Saturday, March 6, 2010

Thoughts on Sin

WARNING!!! This post is more reflective, thoughtful, and slightly more depressing than those prior. No funny anecdotes here, just some real life stuff I’m struggling with and working through as I adjust to things here. It was written on one of my rougher days, and for this reason I have refrained from posting it, but have now decided to go for it anyways. I'll try to post something delightfully light and humorous within the next few days to make up for it.

Before I left for Tanzania, a good friend and former missionary told me that overseas, I would encounter the sin in my life more powerfully than I ever had before. She was right.

I can’t name exactly what it is that brings out the sin or makes me so much more aware of it. Maybe it’s the sense of lostness, the transition. Maybe it’s all the new people, being slammed into a new culture and language. Maybe it’s the overwhelming sense of incompetency I daily encounter. I don’t know. But I do know that every day it seems like a new sin, not an “oops I made a mistake” sin, but a deep character issue sin, is staring me in the face, hovering over my bed, waiting for me to wake up in the morning.

Satan can use sin to accuse and the Holy Spirit can reveal sin to convict us and lead us to repentance for the purpose of sanctification. I know that I’m forgiven, but what I can’t get over is how miserable the sin seems to make everything in the present. Separating the accusation from the call to repentance is a challenge. I know that Satan is working to use these revelations to my detriment. And quite honestly, some days he wins. Some days I end so despising myself- my words, my actions, my attitudes- that I want to give up completely. I don’t even want to be around myself, so why would God or anyone else ever choose to be around me if they really had the choice?

Here are some of the questions, thoughts and lies that I daily encounter: I can’t do it. I’m stupid and lazy. Why am I constantly so cranky? Why are other people morally so much better than I am? Why am I here? Is there even an ounce of compassion in my body? Will I ever be somewhat emotionally stable again, or is that a distant dream? Why am I here if I can’t do anything useful? I am not a nice person. I should give up talking completely, because inevitably I something rude or stupid, or something I just generally regret later.

All of those statements and questions have truth in them, whether or not they are actually true. And from the beginning, Satan has used truth, and then twisted it to serve his own purposes.

One of the problems is that these questions and lies can quickly lead to self-pity, an eternal battle of mine. Self-pity is tightly bound to pride, arrogance, envy, and selfishness. Most of those make it on the “top worst sins” lists in the Bible; all of them are highly apparent in my daily life. So then I cycle back to this overwhelming realization of how deep the sin is.

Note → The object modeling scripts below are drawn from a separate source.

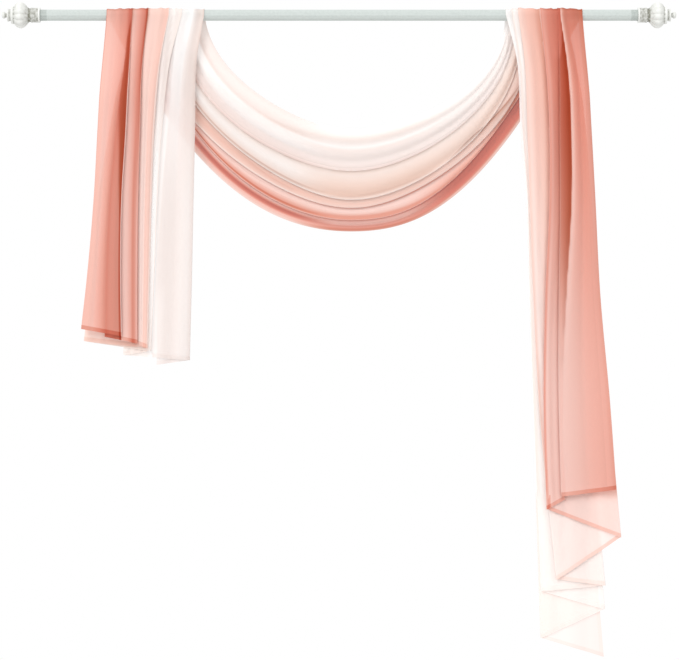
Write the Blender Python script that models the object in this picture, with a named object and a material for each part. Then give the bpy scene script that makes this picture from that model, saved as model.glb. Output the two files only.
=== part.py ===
"""A sheer scarf valance draped over a curtain rod.

The world origin is on the rod's axis, at the middle of the rod. X runs along the rod, Z is up, and the
viewer stands on the -Y side. The scarf is one sheet. Across its width it lies in a back-and-forth stack
of folds; along its length it rises from the left hem in front of the rod, goes over the rod, hangs behind
it in a swag, comes up and over the rod again, and falls in the long right tail.
"""

import bmesh
import bpy
import numpy as np

MM = 0.001

# The rod and its finials
ROD_RADIUS = 14.3 * MM
ROD_FLUTES = 24
FLUTE_DEPTH = 0.35 * MM
SHOWN_ROD_LENGTH = 1518 * MM
SOCKET_DEPTH = 20 * MM
ROD_IN_SOCKET = 18 * MM
SOCKET_GAP = 0.4 * MM
FINIAL_SIDES = 48
BALL_LOBES = 12
LOBE_DEPTH = 0.075

# Turned outline of a finial: distance from its open end, radius. A row marked 1 is on the lobed ball.
FINIAL_OUTLINE = (
    # along, radius, lobed
    (0.0, 19.4, 0),
    (3.6, 19.4, 0),
    (4.8, 18.4, 0),
    (19.0, 18.4, 0),
    (21.5, 19.2, 0),
    (23.0, 18.0, 0),
    (24.2, 17.0, 0),
    (27.5, 17.0, 0),
    (31.5, 21.0, 1),
    (36.0, 26.5, 1),
    (42.5, 31.4, 1),
    (49.5, 33.5, 1),
    (56.5, 32.0, 1),
    (62.5, 27.5, 1),
    (66.5, 21.5, 1),
    (67.8, 22.3, 0),
    (73.0, 22.3, 0),
    (74.5, 14.5, 0),
    (78.5, 14.5, 0),
    (79.0, 16.0, 0),
    (83.0, 16.0, 0),
    (84.5, 5.5, 0),
    (87.6, 5.5, 0),
    (90.0, 8.4, 0),
    (93.5, 8.8, 0),
    (96.5, 6.4, 0),
)
FINIAL_LENGTH = 98 * MM

# The cloth
CLOTH_THICKNESS = 1.0 * MM
ROD_GAP = 0.8 * MM
LAYERS_APART_AT_ROD = 1.5 * MM
LAYERS_APART_IN_TAILS = 5.0 * MM
LAYERS_APART_IN_SWAG = 4.4 * MM
SWAG_MIDDLE_X = 32 * MM
SWAG_ROUNDING = 0.16
SWAG_SWINGS_FORWARD = 18 * MM
BUNCH_OPENS_OVER = 230 * MM
TAIL_WAVE_DEPTH = 7 * MM
TAIL_WAVE_LENGTH = 400 * MM
TAIL_WAVE_LEAN = 0.35
TAIL_WAVE_FULL_AT = 1200 * MM
INNERMOST_RADIUS = ROD_RADIUS + ROD_GAP + CLOTH_THICKNESS / 2

TAIL_ROWS_CROWD_AT_ROD = 1.25
LEFT_TAIL_ROWS = 10
WRAP_ROWS = 7
SWAG_ROWS = 18
RIGHT_TAIL_ROWS = 13

# Each row of the tables below is one line that runs the length of the cloth: the coral selvedge, the outer
# and inner side of the tuck, folds 1 to 7, and the white selvedge. Each x is in mm from the rod's middle.

# Left tail: x at the rod, at four drops below it and at the hem, then the hem's drop.
LEFT_DROPS = (0, 115, 290, 470, 675)
LEFT_TAIL = (
    # rod, 115, 290, 470, 675, hem, hem drop
    (-589, -598, -608, -618, -636, -650, 797),
    (-525, -530, -538, -549, -552, -550, 815),
    (-533, -541, -561, -577, -587, -589, 817),
    (-485, -498, -504, -509, -511, -511, 833),
    (-511, -516, -521, -522, -521, -524, 831),
    (-431, -453, -469, -476, -481, -485, 845),
    (-480, -536, -577, -607, -627, -643, 828),
    (-399, -429, -450, -462, -470, -478, 853),
    (-442, -480, -505, -523, -536, -544, 863),
    (-342, -362, -367, -371, -375, -380, 876),
    (-409, -419, -434, -450, -460, -462, 888),
)

# Swag: the line's drop at the middle, then, for its left and its right half, how steeply it leaves the rod
# (0 as a plain curve, 1 straight down) and the power of that curve.
SWAG = (
    # middle drop, left steepness, left power, right steepness, right power
    (548, 0.00, 2.30, -0.20, 2.60),
    (500, 0.20, 2.10, -0.10, 2.45),
    (509, 0.15, 2.10, -0.15, 2.45),
    (368, 0.35, 2.00, 0.35, 2.00),
    (518, 0.40, 1.90, -0.30, 2.70),
    (340, 0.60, 1.80, 0.60, 1.80),
    (487, 0.90, 1.40, 1.00, 1.40),
    (312, 0.85, 1.60, 0.85, 1.60),
    (467, 1.00, 1.30, 1.00, 1.50),
    (293, 0.85, 1.40, 1.00, 1.55),
    (396, 1.00, 1.50, 1.00, 1.50),
)

# Right tail: x at the rod, at five drops below it and at the hem, then the hem's drop.
RIGHT_DROPS = (0, 115, 290, 470, 700, 975)
RIGHT_TAIL = (
    # rod, 115, 290, 470, 700, 975, hem, hem drop
    (617, 626, 636, 646, 658, 682, 698, 1201),
    (555, 558, 558, 559, 556, 556, 562, 1219),
    (561, 577, 587, 588, 575, 562, 568, 1228),
    (511, 523, 533, 533, 523, 519, 526, 1252),
    (574, 597, 620, 635, 653, 677, 710, 1323),
    (455, 471, 478, 484, 492, 507, 551, 1429),
    (500, 542, 566, 579, 594, 622, 671, 1445),
    (440, 458, 467, 480, 485, 495, 513, 1460),
    (470, 521, 550, 566, 587, 617, 671, 1506),
    (423, 452, 462, 475, 483, 493, 512, 1579),
    (450, 512, 545, 561, 582, 612, 671, 1628),
)

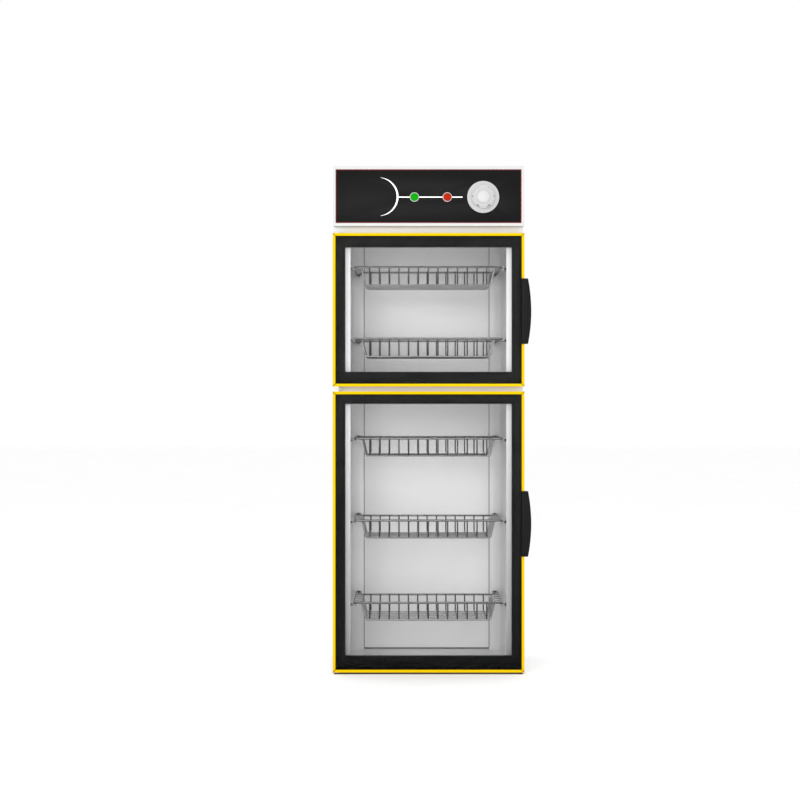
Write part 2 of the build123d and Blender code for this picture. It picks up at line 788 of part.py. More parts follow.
def handle(z):
    """A bow pull over the door's right edge, with a lip for the fingers and a leg for its screws."""
    half = handle_length / 2
    inner = door_half - handle_lap
    outer = door_half + handle_lap
    low, high = z - half, z + half

    with BuildPart() as pull:
        with BuildSketch(front_plane(door_front - handle_plate)):
            with BuildLine():
                Polyline((outer, low), (inner, low), (inner, high), (outer, high))
                ThreePointArc((outer, high), (outer + handle_bulge, z), (outer, low))
            make_face()
        extrude(amount=-handle_plate)
        chamfer(pull.faces().sort_by(Axis.Y)[0].edges(), handle_round)
        with BuildSketch(front_plane(door_front)):
            lip = outer - handle_lip
            with BuildLine():
                Line((lip, low), (outer, low))
                ThreePointArc((outer, low), (outer + handle_bulge, z), (outer, high))
                Line((outer, high), (lip, high))
                ThreePointArc((lip, high), (lip + handle_bulge, z), (lip, low))
            make_face()
        extrude(amount=-handle_lip_depth)
        block(door_half, door_half + handle_leg, door_front,
              door_front + handle_leg_depth, low, high)
    return pull


# ================================================================ control head

def control_head():
    """Deck, bezel, edging and fascia with their openings."""
    with BuildPart() as head_deck:
        block(-casing_half, casing_half, frame_back, back_cover_front - sheet,
              deck_top - deck_sheet, deck_top)
    finish(head_deck, "head_deck")

    half = bezel_half
    ledge_back = fascia_back + ledge_thickness
    with BuildPart() as head_bezel:
        block(-half, half, bezel_front, frame_front, head_bottom, total_height)
        fillet(head_bezel.faces().sort_by(Axis.Y)[0].edges(), bezel_wall / 2)
        block(-panel_half, panel_half, bezel_front, fascia_back, panel_bottom, panel_top,
              Mode.SUBTRACT)
        block(-panel_half + ledge, panel_half - ledge, fascia_back, ledge_back,
              panel_bottom + ledge, panel_top - ledge, Mode.SUBTRACT)
        block(-half + bezel_wall, half - bezel_wall, ledge_back, frame_front,
              head_bottom + bezel_wall, total_height - bezel_wall, Mode.SUBTRACT)
    finish(head_bezel, "head_bezel")

    edge_half = panel_half - panel_clearance
    edge_bottom, edge_top = panel_bottom + panel_clearance, panel_top - panel_clearance
    with BuildPart() as fascia_edging:
        block(-edge_half, edge_half, fascia_front, fascia_back, edge_bottom, edge_top)
        block(-edge_half + edging_width, edge_half - edging_width, fascia_front, fascia_back,
              edge_bottom + edging_width, edge_top - edging_width, Mode.SUBTRACT)
    finish(fascia_edging, "fascia_edging")

    with BuildPart() as control_fascia:
        block(-edge_half + edging_width, edge_half - edging_width, fascia_front, fascia_back,
              edge_bottom + edging_width, edge_top - edging_width)
        with BuildSketch(front_plane(fascia_front)):
            with Locations((green_lamp_x, control_z), (red_lamp_x, control_z)):
                flats(lamp_body_radius + lamp_clearance, 8)
        extrude(amount=-fascia_thickness, mode=Mode.SUBTRACT)
        forward(knob_x, control_z, fascia_front, fascia_back,
                timer_bush_radius + lamp_clearance, Mode.SUBTRACT)
    finish(control_fascia, "control_fascia")


def lamps():
    """Two pilot lamps: a collar with a flat lens in front, the body and its nut behind."""
    collar_front = fascia_front - lamp_ring_height
    with BuildPart() as lamp_rings:
        for x in (green_lamp_x, red_lamp_x):
            forward(x, control_z, collar_front, fascia_front, lamp_ring_radius)
    finish(lamp_rings, "lamp_rings")

    for node, x in (("green_lamp_lens", green_lamp_x), ("red_lamp_lens", red_lamp_x)):
        with BuildPart() as lens:
            forward(x, control_z, collar_front - lamp_lens_height, collar_front, lamp_lens_radius)
        finish(lens, node)

    with BuildPart() as lamp_bodies:
        for start, length, radius, sides in (
            (fascia_front, lamp_body_length, lamp_body_radius, 8),
            (fascia_back, lamp_nut_height, lamp_nut_radius, 6),
        ):
            with BuildSketch(front_plane(start)):
                with Locations((green_lamp_x, control_z), (red_lamp_x, control_z)):
                    flats(radius, sides)
            extrude(amount=-length)
    finish(lamp_bodies, "lamp_bodies")


def timer():
    """Clockwork timer behind the fascia, its shaft and the knob."""
    body_front = fascia_back + timer_spacer
    shaft_end = body_front + shaft_depth
    shaft_front = knob_back - knob_bore_depth
    with BuildPart() as timer_body:
        block(knob_x - timer_size / 2, knob_x + timer_size / 2, body_front,
              body_front + timer_depth, control_z - timer_size / 2, control_z + timer_size / 2)
        block(knob_x - timer_spacer_half, knob_x + timer_spacer_half, fascia_back, body_front,
              control_z - timer_spacer_half, control_z + timer_spacer_half)
        forward(knob_x, control_z, fascia_front - timer_bush_stand, fascia_back, timer_bush_radius)
        forward(knob_x, control_z, fascia_front - timer_bush_stand, shaft_end,
                shaft_radius + shaft_clearance, Mode.SUBTRACT)
    finish(timer_body, "timer_body")

    with BuildPart() as timer_shaft:
        forward(knob_x, control_z, shaft_front, shaft_end - 1, shaft_radius)
        block(knob_x - shaft_radius, knob_x + shaft_radius, shaft_front, knob_back,
              control_z + shaft_radius - shaft_flat, control_z + shaft_radius, Mode.SUBTRACT)
    finish(timer_shaft, "timer_shaft")

    skirt_front = knob_back - skirt_height
    body_face = skirt_front - knob_height
    ring_face = body_face - knob_ring_height
    with BuildPart() as timer_knob:
        forward(knob_x, control_z, skirt_front, knob_back, skirt_radius)
        with BuildSketch(front_plane(skirt_front)):
            with Locations((knob_x, control_z)):
                Circle(knob_radius)
                for radius, angles in knob_notches:
                    for angle in angles:
                        with PolarLocations(knob_radius, 1, start_angle=angle):
                            Circle(radius, mode=Mode.SUBTRACT)
        extrude(amount=knob_height)
        forward(knob_x, control_z, ring_face, body_face, knob_ring_radius)
        forward(knob_x, control_z, knob_back - knob_recess_depth, knob_back, knob_recess_radius,
                Mode.SUBTRACT)
        forward(knob_x, control_z, shaft_front, knob_back, shaft_radius, Mode.SUBTRACT)
    finish(timer_knob, "timer_knob")

    with BuildPart() as knob_cap:
        forward(knob_x, control_z, ring_face - cap_height, ring_face, cap_radius)
    finish(knob_cap, "knob_cap")


def head_equipment():
    """Ozone generator, terminal block and thermostat standing on the head's deck."""
    with BuildPart() as ozone_generator:
        x, y = ozone_place
        wide, deep, high = ozone_size
        block(x - wide / 2, x + wide / 2, y - deep / 2, y + deep / 2, deck_top, deck_top + high)
        with BuildSketch(Plane.YZ.offset(x + wide / 2)):
            with Locations((y, deck_top + high / 2)):
                flats(ozone_nozzle_radius, 8)
        extrude(amount=ozone_nozzle_length)
    finish(ozone_generator, "ozone_generator")

    with BuildPart() as terminal_block:
        x, y = terminal_place
        wide, deep, high = terminal_size
        block(x - wide / 2, x + wide / 2, y - deep / 2, y + deep / 2, deck_top, deck_top + high)
        pole = wide / terminal_poles
        for i in range(terminal_poles):
            left = x - wide / 2 + i * pole
            block(left + pole * 0.2, left + pole * 0.8, y - deep / 2, y + deep / 2,
                  deck_top + high * 0.7, deck_top + high, Mode.SUBTRACT)
    finish(terminal_block, "terminal_block")

    with BuildPart() as thermostat:
        x, y = thermostat_place
        wide, deep, high = thermostat_size
        block(x - wide / 2, x + wide / 2, y - deep / 2, y + deep / 2, deck_top, deck_top + high)
        with BuildSketch(Plane.XY.offset(deck_top + high)):
            with Locations((x, y)):
                flats(wide / 4, 8)
        extrude(amount=thermostat_stub)
    finish(thermostat, "thermostat")


casing()
face_frame_and_hinges()
chambers()
heater()
racks()
rack_supports()
door("upper", upper_door_bottom, upper_door_top, upper_border, upper_handle_z,
     middle_bush_head, top_bush_head)
door("lower", lower_door_bottom, lower_door_top, lower_border, lower_handle_z,
     bottom_bush_head, middle_bush_head)
control_head()
lamps()
timer()
head_equipment()
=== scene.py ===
import json
import math

import bmesh
import bpy
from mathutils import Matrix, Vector

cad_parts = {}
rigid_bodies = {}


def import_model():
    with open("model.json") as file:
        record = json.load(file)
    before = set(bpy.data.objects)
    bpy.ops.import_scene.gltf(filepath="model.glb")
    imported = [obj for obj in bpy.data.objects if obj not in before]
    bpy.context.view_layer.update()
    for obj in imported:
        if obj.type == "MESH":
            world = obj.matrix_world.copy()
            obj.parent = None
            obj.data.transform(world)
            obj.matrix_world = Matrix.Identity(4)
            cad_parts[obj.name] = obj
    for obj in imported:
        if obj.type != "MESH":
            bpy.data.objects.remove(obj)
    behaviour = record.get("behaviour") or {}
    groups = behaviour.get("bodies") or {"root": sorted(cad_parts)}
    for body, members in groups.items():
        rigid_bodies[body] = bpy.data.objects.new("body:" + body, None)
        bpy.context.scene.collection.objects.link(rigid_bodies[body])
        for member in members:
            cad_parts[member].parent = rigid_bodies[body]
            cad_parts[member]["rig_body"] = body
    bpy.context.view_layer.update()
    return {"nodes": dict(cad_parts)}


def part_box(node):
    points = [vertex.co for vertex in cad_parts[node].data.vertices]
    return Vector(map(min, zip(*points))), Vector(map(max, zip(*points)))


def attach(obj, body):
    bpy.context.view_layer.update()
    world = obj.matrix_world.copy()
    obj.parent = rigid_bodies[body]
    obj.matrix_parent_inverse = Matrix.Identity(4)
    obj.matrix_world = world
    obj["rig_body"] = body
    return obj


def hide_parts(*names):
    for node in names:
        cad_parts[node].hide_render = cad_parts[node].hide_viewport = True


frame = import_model()

NODES = frame["nodes"]
SCENE = bpy.context.scene
MM = 0.001
RACKS = (1, 2, 3, 4, 5)
DOORS = ("upper", "lower")


def middle(node):
    """The middle of a CAD node's box."""
    low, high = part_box(node)
    return (low + high) / 2


# ------------------------------------------------------------------ camera and light

# The photograph's view: level, a little left of the middle, just above half the cabinet's height.
EYE = (-0.0894, -6.44, 0.8582)
LENS, FILM = 89.2, 36
SKY = 1.0
SOFTBOXES = (   # name, place, target, size, power in watts
    ("front", (-0.4, -7.6, 1.7), (0, 0, 0.8), (4.0, 3.0), 215),
    ("key", (-2.2, -4.2, 3.0), (0, 0, 0.9), (2.4, 2.4), 30),
    ("fill", (2.8, -4.0, 1.6), (0, 0, 0.8), (2.4, 3.0), 10),
    ("top", (0, -0.6, 4.2), (0, 0, 0.8), (3.0, 3.0), 30),
)
FLOOR_REACH = 30


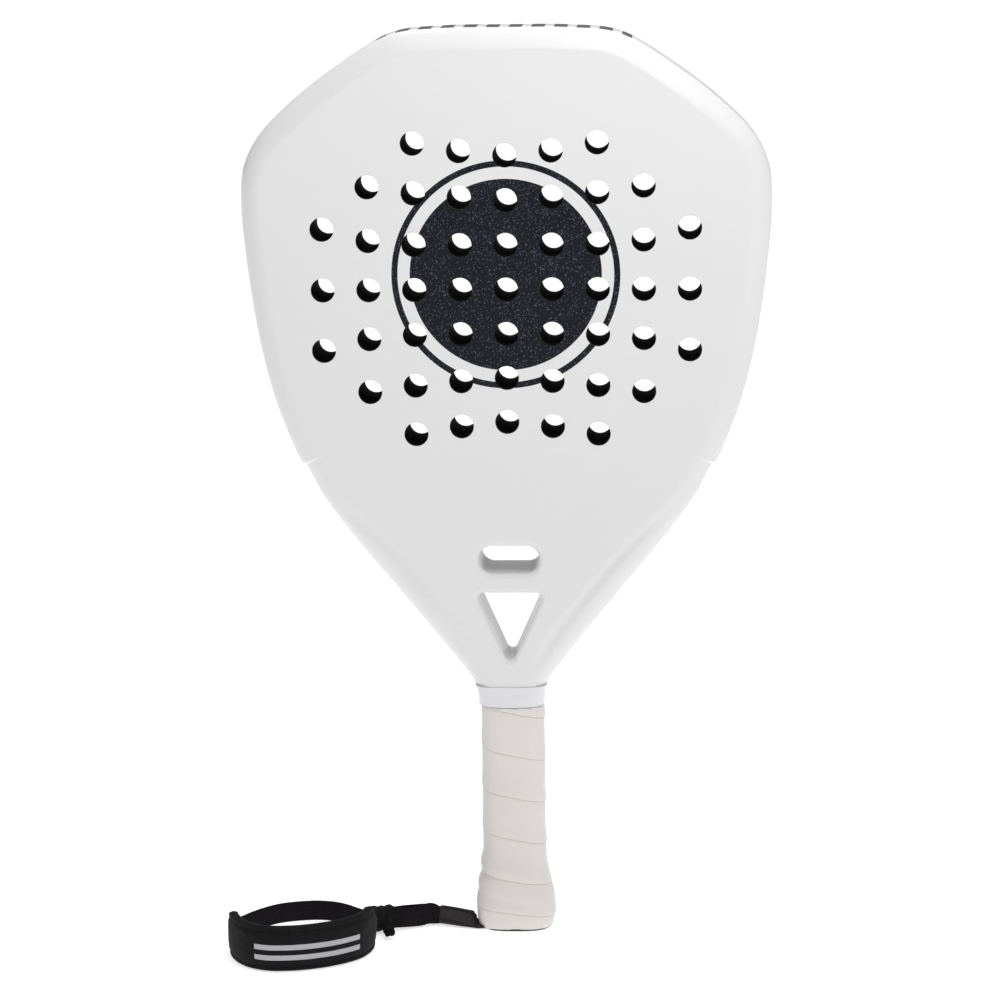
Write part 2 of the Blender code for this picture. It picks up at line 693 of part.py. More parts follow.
def main():
    stations = frame_stations()
    make_frame_tube(stations)
    make_head(stations)
    make_throat_bridge(stations)
    make_handle_core()
    make_grip()
    make_finishing_tape()
    make_butt_cap()
    make_strap_root()
    make_strap_tab()
    make_strap_cord()
    make_wristband()
    make_keeper()
    strap = pivot("strap_pivot", STRAP_HINGE)
    attach(("strap_tab", "strap_cord", "wristband_cover", "wristband_pad", "wristband_lining"), strap)
    keeper = pivot("keeper_pivot", KEEPER_CENTRE)
    attach(("keeper_sleeve", "keeper_knot"), keeper)
    attach(("keeper_pivot",), strap)


clear_scene()
PARTS = new_collection("padel_racket")
CUTTERS = new_collection("cutters")
MATERIALS = {name: make_material(name) for name in COLOURS}
main()
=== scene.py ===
"""Looks of the padel racket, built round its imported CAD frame.

Metres, +Z up, in the frame's own axes: X runs across the racket, the front face looks
along -Y, and the racket stands on its butt with its wrist strap beside it.
"""
import math

import bmesh
import bpy
from mathutils import Matrix, Vector, noise


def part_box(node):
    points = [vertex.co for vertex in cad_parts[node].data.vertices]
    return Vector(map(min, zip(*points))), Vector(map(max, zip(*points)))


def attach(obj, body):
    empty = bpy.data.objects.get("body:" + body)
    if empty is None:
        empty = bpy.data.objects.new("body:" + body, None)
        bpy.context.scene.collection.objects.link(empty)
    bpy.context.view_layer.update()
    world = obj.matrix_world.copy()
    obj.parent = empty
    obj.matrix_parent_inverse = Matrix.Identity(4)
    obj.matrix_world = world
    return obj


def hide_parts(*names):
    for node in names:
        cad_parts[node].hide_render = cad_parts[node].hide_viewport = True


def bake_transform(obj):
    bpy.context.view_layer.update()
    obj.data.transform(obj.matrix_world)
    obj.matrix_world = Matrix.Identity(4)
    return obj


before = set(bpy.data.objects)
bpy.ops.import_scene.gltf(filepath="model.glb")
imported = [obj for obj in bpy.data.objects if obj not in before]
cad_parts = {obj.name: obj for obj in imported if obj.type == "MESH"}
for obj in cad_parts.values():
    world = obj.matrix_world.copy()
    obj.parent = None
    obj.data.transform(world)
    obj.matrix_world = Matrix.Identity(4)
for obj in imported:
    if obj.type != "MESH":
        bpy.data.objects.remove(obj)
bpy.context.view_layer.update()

# ---------------------------------------------------------------- sizes
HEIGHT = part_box("frame_tube")[1].z
HALF_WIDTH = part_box("frame_tube")[1].x
FACE_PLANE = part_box("rear_face")[1].y
GRIP_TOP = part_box("grip_wrap")[1].z
FACE_SHEET = 0.0014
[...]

My answer? I have none, except that God is merciful and gracious and sent his one and only Son to die in payment for my sin. He will bring the work he has begun in me to completion. He remains faithful, even when I am faithless. He is with me. He loves me. He is a good Father, and will not give me a snake when I ask for a fish.

A wonderful friend sent me some words that I am clinging to, believing, if not always feeling, that they are true: “I have faith, not just in you, but in your Father who loves you, the Holy Spirit who is sanctifying you and in the Son who has redeemed you for His purposes.”

"Praise is due to you, O God, in Zion, and to you shall vows be performed.

O you who hear prayer, to you shall all flesh come.

When iniquities prevail against me, you atone for our transgressions.

Blessed is the one you choose and bring near, to dwell in your courts! We shall be satisfied with the goodness of your house, the holiness of your temple!"

Psalm 65:1-4

1 comment:

  1. Ellen, Don't let condemnation take root. Fight this battle with the word and prayer. It is an important fight, but I really don't want you to be consumed by this. I remember those times, and it led me into a depression in India for a while...remember that the Lord is on your side. He loves you and cares for you and thinks you are fantastic! Don't be discouraged; take heart!